* start *

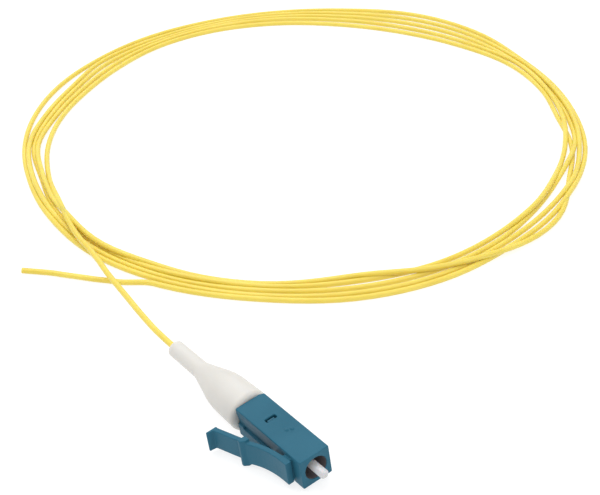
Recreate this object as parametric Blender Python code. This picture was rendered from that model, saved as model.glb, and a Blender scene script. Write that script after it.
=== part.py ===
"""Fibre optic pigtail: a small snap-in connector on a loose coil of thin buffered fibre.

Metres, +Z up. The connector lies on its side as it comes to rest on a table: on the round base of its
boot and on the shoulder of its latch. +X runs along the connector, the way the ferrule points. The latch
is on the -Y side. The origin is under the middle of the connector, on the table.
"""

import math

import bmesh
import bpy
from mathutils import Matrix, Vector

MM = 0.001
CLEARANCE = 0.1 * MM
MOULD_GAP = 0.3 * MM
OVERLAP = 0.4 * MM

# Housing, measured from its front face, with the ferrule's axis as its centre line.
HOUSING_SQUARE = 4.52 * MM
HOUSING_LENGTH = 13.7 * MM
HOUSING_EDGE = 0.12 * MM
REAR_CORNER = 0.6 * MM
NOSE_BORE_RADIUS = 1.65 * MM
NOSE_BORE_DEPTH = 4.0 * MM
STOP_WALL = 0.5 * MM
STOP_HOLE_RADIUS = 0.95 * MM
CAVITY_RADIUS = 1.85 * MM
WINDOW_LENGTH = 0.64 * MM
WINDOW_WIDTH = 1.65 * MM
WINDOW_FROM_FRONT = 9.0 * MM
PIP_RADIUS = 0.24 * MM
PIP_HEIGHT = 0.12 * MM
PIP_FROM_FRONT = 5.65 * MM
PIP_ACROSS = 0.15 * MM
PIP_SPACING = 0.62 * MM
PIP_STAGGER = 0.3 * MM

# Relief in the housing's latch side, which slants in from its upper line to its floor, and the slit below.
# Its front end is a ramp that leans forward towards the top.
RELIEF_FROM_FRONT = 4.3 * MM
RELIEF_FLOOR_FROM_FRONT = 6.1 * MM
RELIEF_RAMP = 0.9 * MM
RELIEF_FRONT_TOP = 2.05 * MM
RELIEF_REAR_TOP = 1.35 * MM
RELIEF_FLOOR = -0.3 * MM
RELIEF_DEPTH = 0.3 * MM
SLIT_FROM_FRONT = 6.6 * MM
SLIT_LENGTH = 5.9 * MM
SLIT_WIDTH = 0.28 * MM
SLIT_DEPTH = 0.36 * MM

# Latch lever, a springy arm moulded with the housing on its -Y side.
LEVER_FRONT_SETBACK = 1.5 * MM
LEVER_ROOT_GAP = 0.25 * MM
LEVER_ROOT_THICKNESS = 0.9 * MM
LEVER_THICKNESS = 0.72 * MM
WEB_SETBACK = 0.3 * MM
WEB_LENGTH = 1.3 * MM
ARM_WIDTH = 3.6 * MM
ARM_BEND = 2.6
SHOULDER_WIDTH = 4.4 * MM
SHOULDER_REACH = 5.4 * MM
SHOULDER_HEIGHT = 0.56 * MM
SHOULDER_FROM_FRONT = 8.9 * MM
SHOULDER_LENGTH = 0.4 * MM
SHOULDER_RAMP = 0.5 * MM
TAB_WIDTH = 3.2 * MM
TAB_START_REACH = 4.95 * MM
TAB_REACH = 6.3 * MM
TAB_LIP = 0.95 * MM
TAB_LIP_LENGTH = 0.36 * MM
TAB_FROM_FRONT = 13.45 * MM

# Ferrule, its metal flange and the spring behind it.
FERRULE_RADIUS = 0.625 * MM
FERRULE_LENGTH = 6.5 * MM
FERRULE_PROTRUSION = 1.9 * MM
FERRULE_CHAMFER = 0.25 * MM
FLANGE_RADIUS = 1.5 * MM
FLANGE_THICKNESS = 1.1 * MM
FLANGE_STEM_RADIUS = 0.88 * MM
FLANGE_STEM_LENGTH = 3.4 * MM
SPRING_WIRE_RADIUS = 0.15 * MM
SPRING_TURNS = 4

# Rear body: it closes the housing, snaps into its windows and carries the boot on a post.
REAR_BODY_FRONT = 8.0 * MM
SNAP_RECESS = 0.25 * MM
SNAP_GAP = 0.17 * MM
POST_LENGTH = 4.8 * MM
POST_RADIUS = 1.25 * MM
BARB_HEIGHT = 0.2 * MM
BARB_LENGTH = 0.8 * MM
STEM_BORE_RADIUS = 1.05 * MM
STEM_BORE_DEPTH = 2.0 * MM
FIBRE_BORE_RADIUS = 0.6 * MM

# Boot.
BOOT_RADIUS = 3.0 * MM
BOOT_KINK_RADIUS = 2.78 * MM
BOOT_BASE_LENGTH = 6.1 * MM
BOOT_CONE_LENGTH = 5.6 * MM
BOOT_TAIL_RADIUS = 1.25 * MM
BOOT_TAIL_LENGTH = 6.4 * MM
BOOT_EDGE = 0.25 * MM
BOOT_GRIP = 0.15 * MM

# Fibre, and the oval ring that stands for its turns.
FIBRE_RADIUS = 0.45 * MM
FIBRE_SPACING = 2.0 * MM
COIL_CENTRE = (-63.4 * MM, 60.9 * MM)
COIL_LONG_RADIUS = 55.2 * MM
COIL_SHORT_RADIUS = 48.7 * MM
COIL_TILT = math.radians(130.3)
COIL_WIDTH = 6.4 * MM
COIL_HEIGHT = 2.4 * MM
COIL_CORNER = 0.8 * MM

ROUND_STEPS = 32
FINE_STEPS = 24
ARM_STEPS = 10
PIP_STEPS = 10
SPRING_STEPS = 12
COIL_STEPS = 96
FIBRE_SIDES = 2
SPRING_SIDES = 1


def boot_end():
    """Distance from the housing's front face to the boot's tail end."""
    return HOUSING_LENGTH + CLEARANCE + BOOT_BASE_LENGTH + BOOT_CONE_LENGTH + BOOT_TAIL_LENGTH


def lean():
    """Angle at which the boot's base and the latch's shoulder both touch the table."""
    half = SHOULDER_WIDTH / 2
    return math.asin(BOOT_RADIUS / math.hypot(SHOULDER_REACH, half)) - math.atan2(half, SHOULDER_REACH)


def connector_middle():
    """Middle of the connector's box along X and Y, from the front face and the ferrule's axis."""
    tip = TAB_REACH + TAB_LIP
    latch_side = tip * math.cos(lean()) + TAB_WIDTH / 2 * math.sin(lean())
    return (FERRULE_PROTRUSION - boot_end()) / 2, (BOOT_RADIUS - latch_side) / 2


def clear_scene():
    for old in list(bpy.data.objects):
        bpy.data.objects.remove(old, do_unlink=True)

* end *

What you return should be the lines from the start of the data through the line with "SLIT_DEPTH = 0.36 * MM", quoted exactly and nothing more.

**CORRECT RESPONSE**
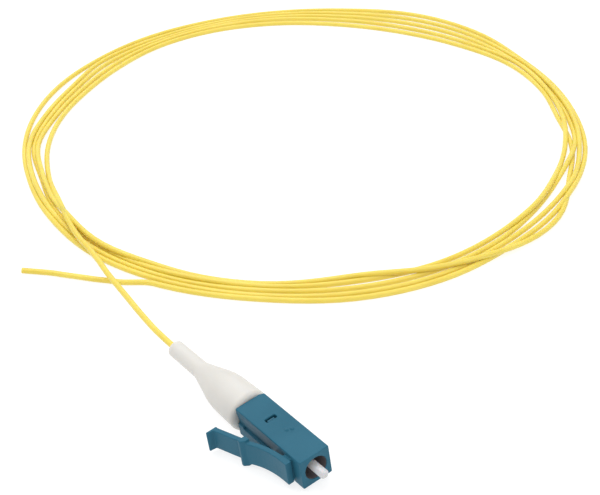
Recreate this object as parametric Blender Python code. This picture was rendered from that model, saved as model.glb, and a Blender scene script. Write that script after it.
=== part.py ===
"""Fibre optic pigtail: a small snap-in connector on a loose coil of thin buffered fibre.

Metres, +Z up. The connector lies on its side as it comes to rest on a table: on the round base of its
boot and on the shoulder of its latch. +X runs along the connector, the way the ferrule points. The latch
is on the -Y side. The origin is under the middle of the connector, on the table.
"""

import math

import bmesh
import bpy
from mathutils import Matrix, Vector

MM = 0.001
CLEARANCE = 0.1 * MM
MOULD_GAP = 0.3 * MM
OVERLAP = 0.4 * MM

# Housing, measured from its front face, with the ferrule's axis as its centre line.
HOUSING_SQUARE = 4.52 * MM
HOUSING_LENGTH = 13.7 * MM
HOUSING_EDGE = 0.12 * MM
REAR_CORNER = 0.6 * MM
NOSE_BORE_RADIUS = 1.65 * MM
NOSE_BORE_DEPTH = 4.0 * MM
STOP_WALL = 0.5 * MM
STOP_HOLE_RADIUS = 0.95 * MM
CAVITY_RADIUS = 1.85 * MM
WINDOW_LENGTH = 0.64 * MM
WINDOW_WIDTH = 1.65 * MM
WINDOW_FROM_FRONT = 9.0 * MM
PIP_RADIUS = 0.24 * MM
PIP_HEIGHT = 0.12 * MM
PIP_FROM_FRONT = 5.65 * MM
PIP_ACROSS = 0.15 * MM
PIP_SPACING = 0.62 * MM
PIP_STAGGER = 0.3 * MM

# Relief in the housing's latch side, which slants in from its upper line to its floor, and the slit below.
# Its front end is a ramp that leans forward towards the top.
RELIEF_FROM_FRONT = 4.3 * MM
RELIEF_FLOOR_FROM_FRONT = 6.1 * MM
RELIEF_RAMP = 0.9 * MM
RELIEF_FRONT_TOP = 2.05 * MM
RELIEF_REAR_TOP = 1.35 * MM
RELIEF_FLOOR = -0.3 * MM
RELIEF_DEPTH = 0.3 * MM
SLIT_FROM_FRONT = 6.6 * MM
SLIT_LENGTH = 5.9 * MM
SLIT_WIDTH = 0.28 * MM
SLIT_DEPTH = 0.36 * MM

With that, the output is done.